6 Tips for Improving Your Interviewing System

By Maureen Werrbach, LCPC on July 14, 2021
Two illustrated people interviewing via phone

One of the trickiest parts of owning a group practice is building a solid interviewing system that brings in your ideal clinicians. Whether you’re just starting out and bringing on your first hire, or you’re more established and have been hiring for years, the folks we hire in our practices set the tone for the culture and success of the practice. Therefore, it’s important to find a system that works for your business. Interviewing without having a set process can lead to a lot of wasted time on your end as a business owner, and can also lead to some hiring hiccups down the road.

Here’s what I’ve learned about improving my interview process over the year.

Figure Out Your Ideal Clinician

The first trick to fine-tuning your interview system is to decide who your ideal clinician is. What exactly is it that you’re looking for? Your ideal clinician can change from hire to hire, depending on your needs. What are you willing to compromise on, and what are your deal breakers? It can be easy to connect with someone face to face in the interview and lose track of the specifics of what you need, so make sure to specify what kind of experience you want them to have. For example: the type of license you’re looking for, the amount of time you’ll have to invest in that person, if you’re going the 1099 or W2 route, personality and characteristics, values alignment, and the shifts you’re looking to fill and their availability.

Be Clear About Your Expectations

The number one reason why employees leave a group practice quickly after being hired is due to the business owner not being transparent about what was expected of them. This is a solvable problem, thankfully. You need to get clear on your expectations and stick to them. Let them know exactly what will be expected of them. Are they supposed to network or market themselves? Are they expected to write blogs or record videos for social media? Anything that you expect them to do outside of seeing clients and completing documentation should be spelled out.

Put Instructions in Your Application

Application instructions can be the first place to screen for your ideal therapists. Do you want a cover letter? Where should they be sending documents for their application? Should they send in their resume, CV or both? Do you want to have applicants record an intro video as part of the screening process? This can save you a step in the interviewing process because it gives you a chance to see their communication style and how they engage with technologywhich is especially important these days as folks rely on telehealth.

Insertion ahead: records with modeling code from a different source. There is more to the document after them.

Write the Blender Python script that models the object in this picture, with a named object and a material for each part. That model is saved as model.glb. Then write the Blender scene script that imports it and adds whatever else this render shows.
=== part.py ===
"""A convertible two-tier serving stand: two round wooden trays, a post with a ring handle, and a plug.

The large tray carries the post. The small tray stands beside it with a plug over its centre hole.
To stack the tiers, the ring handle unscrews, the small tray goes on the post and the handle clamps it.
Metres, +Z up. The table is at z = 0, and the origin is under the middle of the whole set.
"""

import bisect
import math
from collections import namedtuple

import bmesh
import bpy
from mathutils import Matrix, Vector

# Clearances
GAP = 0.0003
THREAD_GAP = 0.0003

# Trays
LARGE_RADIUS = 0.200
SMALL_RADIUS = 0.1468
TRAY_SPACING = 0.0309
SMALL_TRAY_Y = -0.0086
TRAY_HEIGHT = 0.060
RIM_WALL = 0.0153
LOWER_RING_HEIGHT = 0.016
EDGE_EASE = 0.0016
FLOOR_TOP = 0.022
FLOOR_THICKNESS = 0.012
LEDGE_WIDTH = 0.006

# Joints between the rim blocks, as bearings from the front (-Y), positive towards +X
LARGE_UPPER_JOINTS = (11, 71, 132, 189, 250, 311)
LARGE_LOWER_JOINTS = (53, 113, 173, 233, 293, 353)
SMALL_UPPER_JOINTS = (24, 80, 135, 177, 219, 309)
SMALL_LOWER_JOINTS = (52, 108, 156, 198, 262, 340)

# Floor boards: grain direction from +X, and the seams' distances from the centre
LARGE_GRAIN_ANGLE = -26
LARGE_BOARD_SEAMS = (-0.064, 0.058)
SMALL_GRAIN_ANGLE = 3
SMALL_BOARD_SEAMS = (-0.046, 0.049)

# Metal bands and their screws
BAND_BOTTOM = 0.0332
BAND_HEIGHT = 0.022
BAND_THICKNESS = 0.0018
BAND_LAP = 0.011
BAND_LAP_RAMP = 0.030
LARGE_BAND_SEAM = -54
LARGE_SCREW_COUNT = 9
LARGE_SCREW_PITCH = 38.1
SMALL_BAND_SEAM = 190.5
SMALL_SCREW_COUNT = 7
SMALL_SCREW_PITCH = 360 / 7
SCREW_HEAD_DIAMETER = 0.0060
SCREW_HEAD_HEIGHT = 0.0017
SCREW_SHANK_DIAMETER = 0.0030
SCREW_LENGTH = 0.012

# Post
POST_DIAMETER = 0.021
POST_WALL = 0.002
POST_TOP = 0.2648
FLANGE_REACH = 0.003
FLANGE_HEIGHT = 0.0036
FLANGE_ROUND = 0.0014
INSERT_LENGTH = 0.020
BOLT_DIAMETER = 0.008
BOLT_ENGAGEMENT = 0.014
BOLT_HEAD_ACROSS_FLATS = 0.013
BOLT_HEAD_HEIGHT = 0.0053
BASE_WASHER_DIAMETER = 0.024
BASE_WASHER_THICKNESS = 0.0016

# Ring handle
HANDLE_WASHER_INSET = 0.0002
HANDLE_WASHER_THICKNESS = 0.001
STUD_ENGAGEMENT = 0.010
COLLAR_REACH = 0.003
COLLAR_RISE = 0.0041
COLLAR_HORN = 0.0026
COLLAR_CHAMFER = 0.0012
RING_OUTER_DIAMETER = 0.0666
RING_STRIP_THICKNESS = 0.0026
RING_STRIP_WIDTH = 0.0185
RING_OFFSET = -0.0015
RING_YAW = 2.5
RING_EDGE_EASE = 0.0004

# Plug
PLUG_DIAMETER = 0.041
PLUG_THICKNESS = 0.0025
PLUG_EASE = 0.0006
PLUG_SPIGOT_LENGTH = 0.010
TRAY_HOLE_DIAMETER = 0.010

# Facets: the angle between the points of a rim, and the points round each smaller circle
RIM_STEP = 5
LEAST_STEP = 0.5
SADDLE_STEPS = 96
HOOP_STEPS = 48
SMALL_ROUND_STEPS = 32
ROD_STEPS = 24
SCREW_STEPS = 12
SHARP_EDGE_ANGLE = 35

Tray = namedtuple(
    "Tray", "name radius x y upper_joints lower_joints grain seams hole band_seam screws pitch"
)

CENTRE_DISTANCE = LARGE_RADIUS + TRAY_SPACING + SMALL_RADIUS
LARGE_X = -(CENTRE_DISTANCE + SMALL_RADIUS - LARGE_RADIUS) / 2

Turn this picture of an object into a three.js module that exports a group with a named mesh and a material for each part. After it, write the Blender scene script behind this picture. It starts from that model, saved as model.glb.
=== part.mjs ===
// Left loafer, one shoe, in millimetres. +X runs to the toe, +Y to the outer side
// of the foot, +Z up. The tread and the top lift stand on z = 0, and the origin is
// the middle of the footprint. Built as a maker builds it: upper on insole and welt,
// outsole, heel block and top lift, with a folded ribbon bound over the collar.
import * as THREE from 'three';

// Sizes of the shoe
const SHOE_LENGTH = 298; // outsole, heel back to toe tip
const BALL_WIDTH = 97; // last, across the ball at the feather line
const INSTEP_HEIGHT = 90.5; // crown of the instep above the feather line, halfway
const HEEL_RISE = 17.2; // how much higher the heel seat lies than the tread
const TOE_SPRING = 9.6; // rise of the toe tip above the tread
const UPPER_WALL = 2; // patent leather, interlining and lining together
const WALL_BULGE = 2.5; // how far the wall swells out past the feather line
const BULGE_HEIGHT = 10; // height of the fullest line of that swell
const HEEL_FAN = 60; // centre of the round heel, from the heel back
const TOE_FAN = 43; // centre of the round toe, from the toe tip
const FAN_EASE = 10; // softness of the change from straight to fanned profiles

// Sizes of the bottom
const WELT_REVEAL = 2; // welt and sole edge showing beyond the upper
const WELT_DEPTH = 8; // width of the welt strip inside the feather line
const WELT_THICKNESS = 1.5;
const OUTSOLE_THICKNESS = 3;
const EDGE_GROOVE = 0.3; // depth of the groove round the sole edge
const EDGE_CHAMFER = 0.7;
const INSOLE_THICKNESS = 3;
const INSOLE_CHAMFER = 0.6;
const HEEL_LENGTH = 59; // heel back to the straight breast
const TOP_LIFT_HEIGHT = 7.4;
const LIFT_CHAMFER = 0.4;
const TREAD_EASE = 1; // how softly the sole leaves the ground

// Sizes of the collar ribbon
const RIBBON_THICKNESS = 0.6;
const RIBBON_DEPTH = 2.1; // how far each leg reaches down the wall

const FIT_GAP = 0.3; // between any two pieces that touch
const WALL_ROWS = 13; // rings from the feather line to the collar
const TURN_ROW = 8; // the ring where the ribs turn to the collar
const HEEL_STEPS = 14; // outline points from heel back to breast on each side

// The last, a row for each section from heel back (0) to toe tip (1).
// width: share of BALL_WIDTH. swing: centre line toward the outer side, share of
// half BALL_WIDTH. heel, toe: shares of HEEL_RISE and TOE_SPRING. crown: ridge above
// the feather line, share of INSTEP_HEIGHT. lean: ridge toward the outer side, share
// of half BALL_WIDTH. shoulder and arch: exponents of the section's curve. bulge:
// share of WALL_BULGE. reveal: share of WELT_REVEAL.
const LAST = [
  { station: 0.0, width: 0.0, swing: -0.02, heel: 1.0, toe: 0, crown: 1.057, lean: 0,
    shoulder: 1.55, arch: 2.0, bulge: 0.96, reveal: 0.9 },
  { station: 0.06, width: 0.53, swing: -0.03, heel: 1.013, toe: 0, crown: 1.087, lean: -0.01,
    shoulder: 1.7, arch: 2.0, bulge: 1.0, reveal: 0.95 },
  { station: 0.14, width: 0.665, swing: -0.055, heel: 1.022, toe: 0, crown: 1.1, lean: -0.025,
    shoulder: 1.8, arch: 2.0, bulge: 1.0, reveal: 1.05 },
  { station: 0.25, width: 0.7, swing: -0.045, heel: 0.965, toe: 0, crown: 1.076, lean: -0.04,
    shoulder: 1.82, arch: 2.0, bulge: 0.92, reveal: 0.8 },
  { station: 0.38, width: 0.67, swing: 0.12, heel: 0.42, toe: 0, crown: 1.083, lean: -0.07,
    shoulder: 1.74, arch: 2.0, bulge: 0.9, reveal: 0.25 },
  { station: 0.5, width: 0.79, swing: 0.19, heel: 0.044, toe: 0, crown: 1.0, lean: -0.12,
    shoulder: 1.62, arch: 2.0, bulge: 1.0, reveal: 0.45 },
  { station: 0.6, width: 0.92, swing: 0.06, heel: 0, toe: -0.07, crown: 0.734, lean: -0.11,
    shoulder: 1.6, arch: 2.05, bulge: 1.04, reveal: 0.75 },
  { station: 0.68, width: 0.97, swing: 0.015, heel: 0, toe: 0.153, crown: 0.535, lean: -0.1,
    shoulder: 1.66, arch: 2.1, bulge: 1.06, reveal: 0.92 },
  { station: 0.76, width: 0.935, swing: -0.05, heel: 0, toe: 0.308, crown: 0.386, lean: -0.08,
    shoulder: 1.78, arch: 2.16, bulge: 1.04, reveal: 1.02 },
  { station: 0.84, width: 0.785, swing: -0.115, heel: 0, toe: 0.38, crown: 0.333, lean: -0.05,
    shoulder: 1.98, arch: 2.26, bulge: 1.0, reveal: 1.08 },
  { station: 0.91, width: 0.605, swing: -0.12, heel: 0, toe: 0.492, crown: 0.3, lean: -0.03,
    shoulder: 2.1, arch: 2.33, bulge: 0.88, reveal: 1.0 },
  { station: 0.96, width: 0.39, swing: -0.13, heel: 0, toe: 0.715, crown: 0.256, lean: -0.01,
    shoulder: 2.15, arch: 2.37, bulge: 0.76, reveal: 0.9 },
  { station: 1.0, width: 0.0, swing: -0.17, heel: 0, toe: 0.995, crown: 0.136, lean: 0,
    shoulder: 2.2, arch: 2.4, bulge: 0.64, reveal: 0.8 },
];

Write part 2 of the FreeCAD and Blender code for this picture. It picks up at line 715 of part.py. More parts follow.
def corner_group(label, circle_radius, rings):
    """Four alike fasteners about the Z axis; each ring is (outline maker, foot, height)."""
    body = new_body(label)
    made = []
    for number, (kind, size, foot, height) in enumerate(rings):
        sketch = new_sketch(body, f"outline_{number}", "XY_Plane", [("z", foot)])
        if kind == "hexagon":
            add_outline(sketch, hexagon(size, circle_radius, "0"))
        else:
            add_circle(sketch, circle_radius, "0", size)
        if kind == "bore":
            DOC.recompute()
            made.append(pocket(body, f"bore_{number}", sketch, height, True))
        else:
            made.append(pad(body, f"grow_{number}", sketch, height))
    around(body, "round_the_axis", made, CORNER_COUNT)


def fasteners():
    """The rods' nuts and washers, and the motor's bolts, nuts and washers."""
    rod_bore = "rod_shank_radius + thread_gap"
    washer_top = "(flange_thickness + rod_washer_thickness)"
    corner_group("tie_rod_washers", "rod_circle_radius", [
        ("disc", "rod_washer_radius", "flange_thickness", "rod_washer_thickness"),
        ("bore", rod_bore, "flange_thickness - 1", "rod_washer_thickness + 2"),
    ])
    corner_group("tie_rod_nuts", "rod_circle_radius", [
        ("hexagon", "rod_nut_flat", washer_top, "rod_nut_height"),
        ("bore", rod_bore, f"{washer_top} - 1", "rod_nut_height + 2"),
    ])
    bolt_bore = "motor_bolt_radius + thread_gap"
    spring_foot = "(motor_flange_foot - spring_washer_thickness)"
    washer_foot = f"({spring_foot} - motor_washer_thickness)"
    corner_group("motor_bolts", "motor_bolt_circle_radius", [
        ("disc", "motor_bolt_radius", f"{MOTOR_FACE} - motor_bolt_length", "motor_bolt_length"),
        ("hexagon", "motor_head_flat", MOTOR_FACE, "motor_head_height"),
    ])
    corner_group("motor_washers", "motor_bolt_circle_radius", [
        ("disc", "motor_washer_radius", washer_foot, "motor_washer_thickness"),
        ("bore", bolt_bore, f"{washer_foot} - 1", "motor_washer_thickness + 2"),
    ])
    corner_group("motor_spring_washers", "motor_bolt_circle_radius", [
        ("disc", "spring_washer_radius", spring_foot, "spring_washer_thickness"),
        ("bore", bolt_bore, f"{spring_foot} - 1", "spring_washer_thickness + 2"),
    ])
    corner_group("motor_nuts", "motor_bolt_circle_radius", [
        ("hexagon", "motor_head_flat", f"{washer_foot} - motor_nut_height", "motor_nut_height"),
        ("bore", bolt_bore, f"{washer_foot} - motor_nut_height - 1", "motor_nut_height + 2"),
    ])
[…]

Have an Extra Screening for Non-negotiables

You can simply do this through something like Google Forms. Your non-negotiables will vary based on the values and needs of your practice, but some you might screen for are:

  • Are you fully licensed in your state?
  • Do you have a niche?
  • What certifications or previous experience do you have in your niche?
  • What is your hourly availability per week?
  • What is your ideal schedule?
  • Do you have previous experience in private practice?
  • Are you employed anywhere else?
  • Why do you want to work in a group practice?
  • What are your long term goals personally and professionally?

Do a Phone Screen

I also like to do a screening over the phone to make sure that the person is a good fit before bringing them in for a face-to-face interview. I let them know that it will just be about 15 minutes, so they know the time investment beforehand, and ask them questions to get a sense of who they are. This is another place to screen for your non-negotiables to make sure that you’re only bringing in folks who meet the criteria. This phone screening also gives us a chance to get to know their communication style and personality a bit more, and it gives us a chance to make sure our values align.

Have the Interview with Multiple Staff Members

Another valuable interviewing tip is to have potential hires interview with multiple members of your team. This way you can get more feedback on if they’ll be a good fit, you can see how they interact with your team, and you can get another perspective from someone who already knows what it’s like to work in your practice.

Hiring new clinicians is an important part of group practice, but it’s not something we really get trained to do in school. I suggest that you play around a bit with these ideas and see what is a good fit for you and your practice culture to see if you can improve your interviewing system. The main goal is that you have a system for screening for your ideal therapist and that you get several touchpoints with that person before hiring them. You got this!

* The content of this post is intended to serve as general advice and information. It is not to be taken as legal advice and may not account for all rules and regulations in every jurisdiction. For legal advice, please contact an attorney.